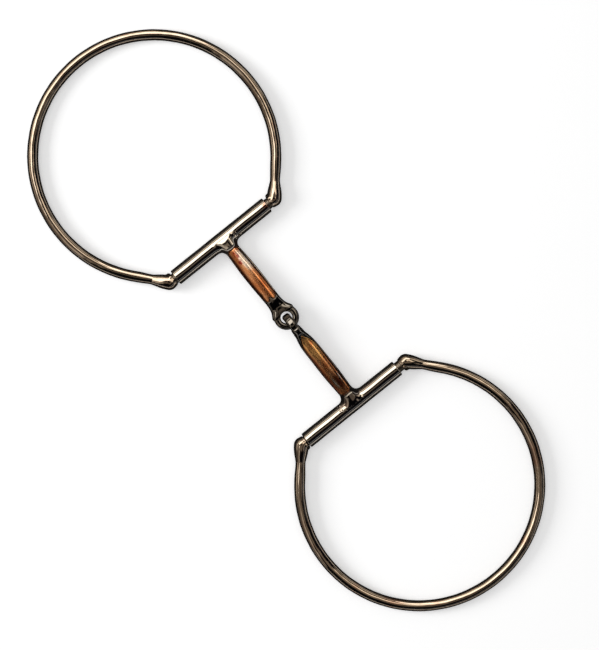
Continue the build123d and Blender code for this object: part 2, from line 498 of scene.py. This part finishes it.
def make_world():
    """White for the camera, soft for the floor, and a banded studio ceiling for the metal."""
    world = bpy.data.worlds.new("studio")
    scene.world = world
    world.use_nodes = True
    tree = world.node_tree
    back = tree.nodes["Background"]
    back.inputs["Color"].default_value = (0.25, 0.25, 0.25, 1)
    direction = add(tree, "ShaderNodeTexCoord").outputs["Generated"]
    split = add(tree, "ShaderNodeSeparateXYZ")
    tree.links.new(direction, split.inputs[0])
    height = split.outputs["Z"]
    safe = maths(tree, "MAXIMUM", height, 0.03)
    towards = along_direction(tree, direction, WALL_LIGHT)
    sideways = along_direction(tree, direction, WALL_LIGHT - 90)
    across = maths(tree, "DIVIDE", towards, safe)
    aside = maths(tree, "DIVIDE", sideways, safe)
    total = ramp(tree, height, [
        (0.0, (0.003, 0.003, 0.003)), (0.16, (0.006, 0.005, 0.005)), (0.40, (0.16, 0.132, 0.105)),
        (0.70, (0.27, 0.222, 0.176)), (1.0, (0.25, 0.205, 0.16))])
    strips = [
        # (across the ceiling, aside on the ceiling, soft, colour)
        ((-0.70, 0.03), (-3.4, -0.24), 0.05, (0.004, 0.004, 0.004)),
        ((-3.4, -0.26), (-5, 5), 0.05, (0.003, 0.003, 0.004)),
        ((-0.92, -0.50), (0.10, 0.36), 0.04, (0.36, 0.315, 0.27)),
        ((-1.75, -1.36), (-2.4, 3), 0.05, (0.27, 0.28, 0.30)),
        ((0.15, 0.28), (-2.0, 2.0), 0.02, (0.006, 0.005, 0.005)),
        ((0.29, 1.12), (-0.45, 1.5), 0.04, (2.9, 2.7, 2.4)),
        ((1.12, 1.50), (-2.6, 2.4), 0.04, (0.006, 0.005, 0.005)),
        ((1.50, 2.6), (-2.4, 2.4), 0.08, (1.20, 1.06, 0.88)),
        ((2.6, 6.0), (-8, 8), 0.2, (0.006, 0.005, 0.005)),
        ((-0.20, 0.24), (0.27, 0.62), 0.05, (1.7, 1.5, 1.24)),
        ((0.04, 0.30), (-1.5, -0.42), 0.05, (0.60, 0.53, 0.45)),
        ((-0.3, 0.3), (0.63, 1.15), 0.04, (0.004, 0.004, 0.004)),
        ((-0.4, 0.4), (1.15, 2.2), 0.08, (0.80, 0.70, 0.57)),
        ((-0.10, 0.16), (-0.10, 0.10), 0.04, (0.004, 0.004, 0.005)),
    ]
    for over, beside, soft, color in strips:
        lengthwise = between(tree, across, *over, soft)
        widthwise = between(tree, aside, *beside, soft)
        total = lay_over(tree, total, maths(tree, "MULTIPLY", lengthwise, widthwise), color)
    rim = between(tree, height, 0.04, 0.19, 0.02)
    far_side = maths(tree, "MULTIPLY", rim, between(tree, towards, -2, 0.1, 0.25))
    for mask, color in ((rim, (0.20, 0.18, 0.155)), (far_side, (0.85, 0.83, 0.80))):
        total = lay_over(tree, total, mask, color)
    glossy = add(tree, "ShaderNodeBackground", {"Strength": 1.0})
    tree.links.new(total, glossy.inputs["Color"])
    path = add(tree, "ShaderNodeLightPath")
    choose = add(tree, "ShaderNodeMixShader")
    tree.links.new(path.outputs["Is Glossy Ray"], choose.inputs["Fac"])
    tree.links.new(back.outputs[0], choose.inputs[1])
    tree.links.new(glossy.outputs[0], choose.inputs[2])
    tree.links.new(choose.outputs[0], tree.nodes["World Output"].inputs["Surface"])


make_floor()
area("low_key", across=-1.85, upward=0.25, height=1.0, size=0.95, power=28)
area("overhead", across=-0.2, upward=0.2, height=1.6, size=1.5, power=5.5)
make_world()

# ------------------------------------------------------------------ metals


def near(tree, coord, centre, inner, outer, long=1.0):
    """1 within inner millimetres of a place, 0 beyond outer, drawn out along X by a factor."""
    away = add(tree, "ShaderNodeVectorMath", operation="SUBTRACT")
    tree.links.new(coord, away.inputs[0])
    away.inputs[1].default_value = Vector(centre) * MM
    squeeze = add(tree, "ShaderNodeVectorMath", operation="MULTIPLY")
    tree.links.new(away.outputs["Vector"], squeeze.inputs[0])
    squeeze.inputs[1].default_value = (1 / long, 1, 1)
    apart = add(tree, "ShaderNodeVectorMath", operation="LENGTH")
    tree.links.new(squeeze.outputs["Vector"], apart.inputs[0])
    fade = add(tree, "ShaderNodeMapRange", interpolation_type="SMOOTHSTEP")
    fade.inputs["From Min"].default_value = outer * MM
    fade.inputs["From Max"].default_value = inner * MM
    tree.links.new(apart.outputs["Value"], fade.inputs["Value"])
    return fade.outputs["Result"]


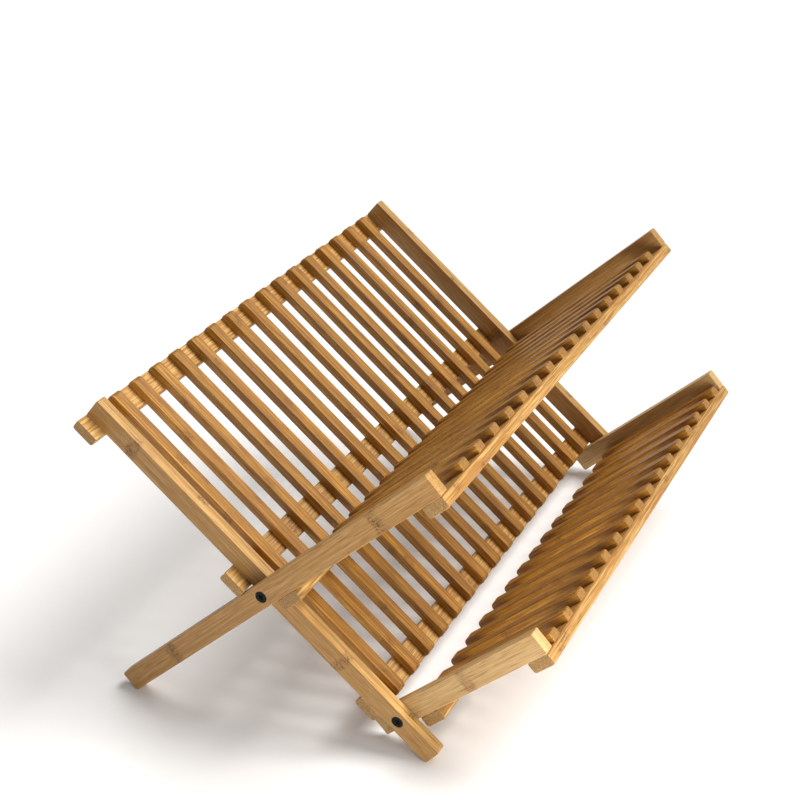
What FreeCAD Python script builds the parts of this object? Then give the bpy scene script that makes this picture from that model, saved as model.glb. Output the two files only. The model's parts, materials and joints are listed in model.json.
┄┄┄┄┄┄┄┄┄┄
> [EXERCISE OBJECTIVE]:
Output the records verbatim, from the first line to the last.

> [SOLUTION BELOW]:
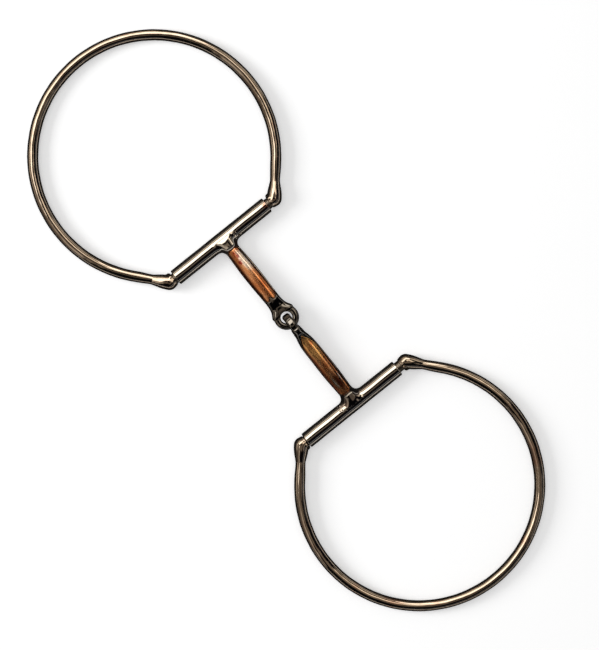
Continue the build123d and Blender code for this object: part 2, from line 498 of scene.py. This part finishes it.
def make_world():
    """White for the camera, soft for the floor, and a banded studio ceiling for the metal."""
    world = bpy.data.worlds.new("studio")
    scene.world = world
    world.use_nodes = True
    tree = world.node_tree
    back = tree.nodes["Background"]
    back.inputs["Color"].default_value = (0.25, 0.25, 0.25, 1)
    direction = add(tree, "ShaderNodeTexCoord").outputs["Generated"]
    split = add(tree, "ShaderNodeSeparateXYZ")
    tree.links.new(direction, split.inputs[0])
    height = split.outputs["Z"]
    safe = maths(tree, "MAXIMUM", height, 0.03)
    towards = along_direction(tree, direction, WALL_LIGHT)
    sideways = along_direction(tree, direction, WALL_LIGHT - 90)
    across = maths(tree, "DIVIDE", towards, safe)
    aside = maths(tree, "DIVIDE", sideways, safe)
    total = ramp(tree, height, [
        (0.0, (0.003, 0.003, 0.003)), (0.16, (0.006, 0.005, 0.005)), (0.40, (0.16, 0.132, 0.105)),
        (0.70, (0.27, 0.222, 0.176)), (1.0, (0.25, 0.205, 0.16))])
    strips = [
        # (across the ceiling, aside on the ceiling, soft, colour)
        ((-0.70, 0.03), (-3.4, -0.24), 0.05, (0.004, 0.004, 0.004)),
        ((-3.4, -0.26), (-5, 5), 0.05, (0.003, 0.003, 0.004)),
        ((-0.92, -0.50), (0.10, 0.36), 0.04, (0.36, 0.315, 0.27)),
        ((-1.75, -1.36), (-2.4, 3), 0.05, (0.27, 0.28, 0.30)),
        ((0.15, 0.28), (-2.0, 2.0), 0.02, (0.006, 0.005, 0.005)),
        ((0.29, 1.12), (-0.45, 1.5), 0.04, (2.9, 2.7, 2.4)),
        ((1.12, 1.50), (-2.6, 2.4), 0.04, (0.006, 0.005, 0.005)),
        ((1.50, 2.6), (-2.4, 2.4), 0.08, (1.20, 1.06, 0.88)),
        ((2.6, 6.0), (-8, 8), 0.2, (0.006, 0.005, 0.005)),
        ((-0.20, 0.24), (0.27, 0.62), 0.05, (1.7, 1.5, 1.24)),
        ((0.04, 0.30), (-1.5, -0.42), 0.05, (0.60, 0.53, 0.45)),
        ((-0.3, 0.3), (0.63, 1.15), 0.04, (0.004, 0.004, 0.004)),
        ((-0.4, 0.4), (1.15, 2.2), 0.08, (0.80, 0.70, 0.57)),
        ((-0.10, 0.16), (-0.10, 0.10), 0.04, (0.004, 0.004, 0.005)),
    ]
    for over, beside, soft, color in strips:
        lengthwise = between(tree, across, *over, soft)
        widthwise = between(tree, aside, *beside, soft)
        total = lay_over(tree, total, maths(tree, "MULTIPLY", lengthwise, widthwise), color)
    rim = between(tree, height, 0.04, 0.19, 0.02)
    far_side = maths(tree, "MULTIPLY", rim, between(tree, towards, -2, 0.1, 0.25))
    for mask, color in ((rim, (0.20, 0.18, 0.155)), (far_side, (0.85, 0.83, 0.80))):
        total = lay_over(tree, total, mask, color)
    glossy = add(tree, "ShaderNodeBackground", {"Strength": 1.0})
    tree.links.new(total, glossy.inputs["Color"])
    path = add(tree, "ShaderNodeLightPath")
    choose = add(tree, "ShaderNodeMixShader")
    tree.links.new(path.outputs["Is Glossy Ray"], choose.inputs["Fac"])
    tree.links.new(back.outputs[0], choose.inputs[1])
    tree.links.new(glossy.outputs[0], choose.inputs[2])
    tree.links.new(choose.outputs[0], tree.nodes["World Output"].inputs["Surface"])


make_floor()
area("low_key", across=-1.85, upward=0.25, height=1.0, size=0.95, power=28)
area("overhead", across=-0.2, upward=0.2, height=1.6, size=1.5, power=5.5)
make_world()

# ------------------------------------------------------------------ metals


def near(tree, coord, centre, inner, outer, long=1.0):
    """1 within inner millimetres of a place, 0 beyond outer, drawn out along X by a factor."""
    away = add(tree, "ShaderNodeVectorMath", operation="SUBTRACT")
    tree.links.new(coord, away.inputs[0])
    away.inputs[1].default_value = Vector(centre) * MM
    squeeze = add(tree, "ShaderNodeVectorMath", operation="MULTIPLY")
    tree.links.new(away.outputs["Vector"], squeeze.inputs[0])
    squeeze.inputs[1].default_value = (1 / long, 1, 1)
    apart = add(tree, "ShaderNodeVectorMath", operation="LENGTH")
    tree.links.new(squeeze.outputs["Vector"], apart.inputs[0])
    fade = add(tree, "ShaderNodeMapRange", interpolation_type="SMOOTHSTEP")
    fade.inputs["From Min"].default_value = outer * MM
    fade.inputs["From Max"].default_value = inner * MM
    tree.links.new(apart.outputs["Value"], fade.inputs["Value"])
    return fade.outputs["Result"]


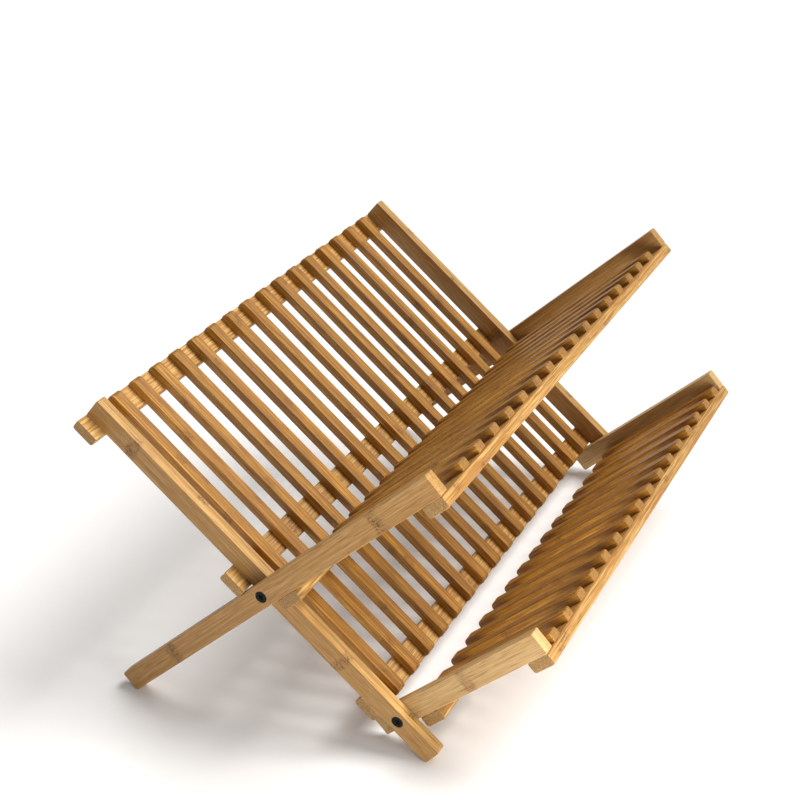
What FreeCAD Python script builds the parts of this object? Then give the bpy scene script that makes this picture from that model, saved as model.glb. Output the two files only. The model's parts, materials and joints are listed in model.json.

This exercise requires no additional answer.